息子が磯で30センチ位のトラウツボを捕まえたことをきっかけに、ウツボを飼育し始めました。つぶらな瞳が可愛い、点々模様が美しい、鼻と口がかっこいい。その反面、ウツボ飼育は難しそう、危険ではないだろうか……という認識で連れて帰ったのですが、飼育をしてみたことで次第に魅了されていきました。
ウツボを飼育してみた意外な結果
ウツボは「海のギャング」という異名で呼ばれることがあります。獰猛、危険生物、凶暴、捕食者というイメージがあるかもしれません。鋭い歯を持ち、威嚇の際に大きな口を開けている写真もよく見られるのではないでしょうか。
ところが実際に飼育をしてみると、それとは真逆の、むしろ臆病で控えめな行動が見られました。他の魚が住む水槽内に入れてみたところ、用意した真っ暗な隠れ家に入ったきりほとんど出てくることはありません。
ウツボが同居する小魚を食べてしまうのではないかという心配は杞憂に終わり、餌を食べずに餓死してしまうのではないかという心配に変わりました。40日間ほどの間に2、3回しか餌を食べなかったのです。
生魚の切り身、イカ、エビ、アサリなどウツボが好きだと言われる餌を口の前で動かしてみたりと工夫しましたが食べない日々が続きました。その後、40日くらい経った頃に明らかな変化がありました。朝起きたら水槽内で悠々と泳いでいたのです。それと同時に餌をパクパクと食べ始めました。
ようやく環境が安全だと認識したようです。大好きなイカの切り身を何個も食べることもありました。自分の頭くらいの大きさの餌を丸呑みして咽頭顎という第二の歯を使ってゴクリと飲み込みます。
ウツボは控えめで優しい性格?
ウツボ飼育に関する情報は少ないのですが、1ヶ月くらい餌を食べなくても大丈夫という記載も見つかり、また、臆病な性格だという情報もあり我が家の個体特有の結果ではないようです。
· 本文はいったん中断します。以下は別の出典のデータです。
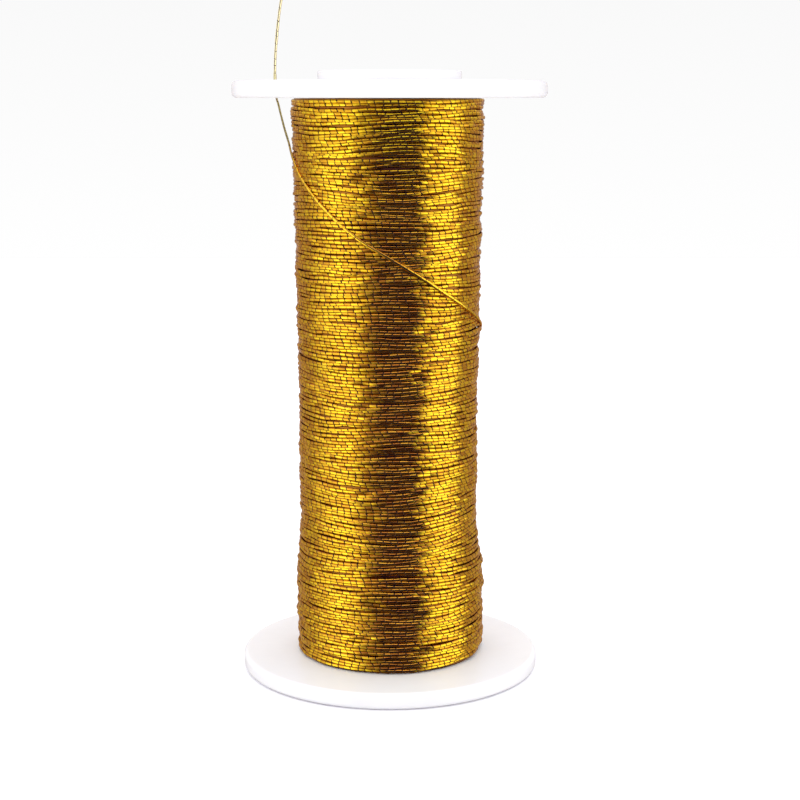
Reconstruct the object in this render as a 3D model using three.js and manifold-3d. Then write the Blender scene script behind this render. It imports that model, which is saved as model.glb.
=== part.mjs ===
// A small spool of metallic thread: a hollow barrel with a flange pressed into each
// end, thread wound between the flanges, and the thread's free end, which leaves the
// winding, climbs through a notch in the top flange and stands clear of it.
//
// Millimetres, +Z up. The origin is on the spool's axis, on the face it stands on,
// and the front faces -Y. An azimuth is in degrees from the front towards +X.
import * as THREE from 'three';
import { mergeVertices } from 'three/addons/utils/BufferGeometryUtils.js';
import Module from 'manifold-3d';

// The spool's outside
const TOP_FLANGE_RADIUS = 14;
const BOTTOM_FLANGE_RADIUS = 13.65;
const FLANGE_THICKNESS = 1.5;
const RIM_ROUNDING = 0.45;
const WINDING_LENGTH = 50.65; // clear distance between the flanges
const COLLAR_RADIUS = 6.4; // raised ring round the bore, on the top flange only
const COLLAR_HEIGHT = 0.85;

// The shallow recess in each outer face, between the rim and the ring round the bore
const RECESS_DEPTH = 0.3;
const RECESS_INNER_RADIUS = 7;
const RECESS_OUTER_RADIUS = 12.2;

// The inside: a spool pin goes up the bore, and each flange's spigot into the barrel
const BORE_RADIUS = 4;
const BARREL_RADIUS = 6;
const BARREL_WALL = 1.2;
const SPIGOT_LENGTH = 6;
const FIT_GAP = 0.05; // left between two pieces that touch

// The wound thread: full at both ends, with a long waist between them
const THREAD_DIAMETER = 0.3;
const WINDING_RADIUS = 8.6;
const WAIST_DEPTH = 0.45;
const LOWER_SHOULDER = [6.5, 12.5]; // heights between which the full lower end narrows
const UPPER_TAPER_START = 24; // height above which the waist widens again

// The notch in the top flange's rim that the thread's free end passes through
const NOTCH_AZIMUTH = -127;
const NOTCH_WIDTH = 1;
const NOTCH_DEPTH = 1.3;

// Roundness of the turned shapes and fineness of the thread's tube
const SIDES = 48;
const ARC_DIVISIONS = 2;
const TAIL_SIDES = 8;
const TAIL_STEPS = 80;

// Worked out from the sizes above
const WINDING_BOTTOM = FLANGE_THICKNESS;
const WINDING_TOP = WINDING_BOTTOM + WINDING_LENGTH;
const BARREL_INSIDE = BARREL_RADIUS - BARREL_WALL;
const SPIGOT_RADIUS = BARREL_INSIDE - FIT_GAP;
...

思えば、葛西臨海水族園では1m以上もあるウツボも他の魚と同じ水槽に、ニセゴイシウツボも食べようと思えば食べられるサイズの魚と一緒に泳いでいます。不用意に近づいたり攻撃を加えたりしなければ襲ってくることはありません。
穏やかな性格を感じられたのは、水槽内で他の魚が弱ってしまい体のバランスが崩れかけていた時に、心配するかのように終始気にしている様子が見られたことです。弱っている魚を襲うこともありませんでした。
ゴンズイ玉と同居をしていた時には自らゴンズイ玉へ加わるように一緒に泳ぐ行動も見られました。環境に慣れてしまえば他の魚との距離感も近くなります。隠れ家に他の魚が入ってきても追い出すことはせず窮屈でも一緒に入りますが、隠れ家に先客がいる時は後から入っていくことはなく、控えめです。
ウツボは丈夫で飼育しやすい?
このように穏やかで控えめなウツボに感情が感じられる気がして魅了されました。「海のギャング」というイメージと実態が異なるウツボを知るとますます可愛く見えてきます。
病気に強く体は丈夫と言われています。我が家の水槽内で病気が蔓延した際に魚が全滅してしまった時にもウツボ、ヒトデ、甲殻類は生き延びたことが何度かあります。飼育にはチャレンジしやすいかもしれません。